I felt for the villagers who had probably traveled to a city maybe once in their lives even though it was only ten miles away. You got the feeling they didn’t care if we were VC or American. Just leave us alone to fish and exist. Over centuries how often were these same thoughts shared by simple people who were just pawns in the battle over power and domination. Tough stuff.
There was a camaraderie among fellow officers and crewmen that can’t be duplicated. We lived on boats, barges and barracks, ate crappy food and laughed and kept each other safe. Arguments were rare. That was the one thing that was probably not healthy for anyone.
Another was that you actually liked a fast pace—several patrols in a 24-hour period—because time passed quickly. And the scariest part was that it did become our home. You fell into a rhythm. A routine. You haven’t lived until you shower with ice cold water provided by a cistern. There were so many mosquitoes it sounded like JFK airport at night.
Every so often you had “Merry Go Round watch”. One boat circled the base and a nest of moored gunboats.
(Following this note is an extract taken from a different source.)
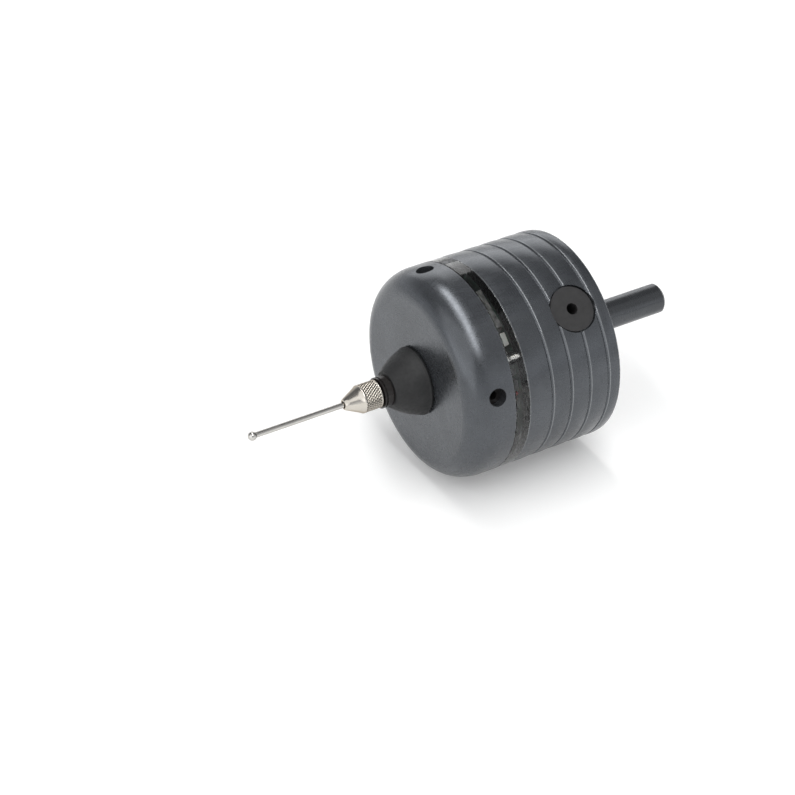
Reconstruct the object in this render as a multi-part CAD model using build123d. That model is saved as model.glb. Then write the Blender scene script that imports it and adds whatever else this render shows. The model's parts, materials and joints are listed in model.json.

They were parked there for the night to get some much needed rest. We continually dropped concussion grenades on our loop to ward off sappers all the while gunners from the base were firing 50 caliber rounds into the woods to keep them low. Not exactly a night at the Ritz but we all dealt with it. Life’s a bitch. Then you die. Hope not.
So many years have passed. Memories fog. We always err on the plus side and embellishment seems to be the order of the day. But my thoughts aren’t on this rice paddy or that. I can’t remember the names of the rivers and checkpoints. To this day I have no affinity for guns or high capacity magazines.
I think I have earned to right to speak of war as a horrendous waste of money and men’s and women’s lives. Not as a Vietnam veteran against the war. Not as a pacifist. Just as a thinking and sometimes sane person who looks at the facts and draws an obvious conclusion about the futility of such folly as the few pursue power and domination. And then once again I have to ask, “What the hell are we doing here?”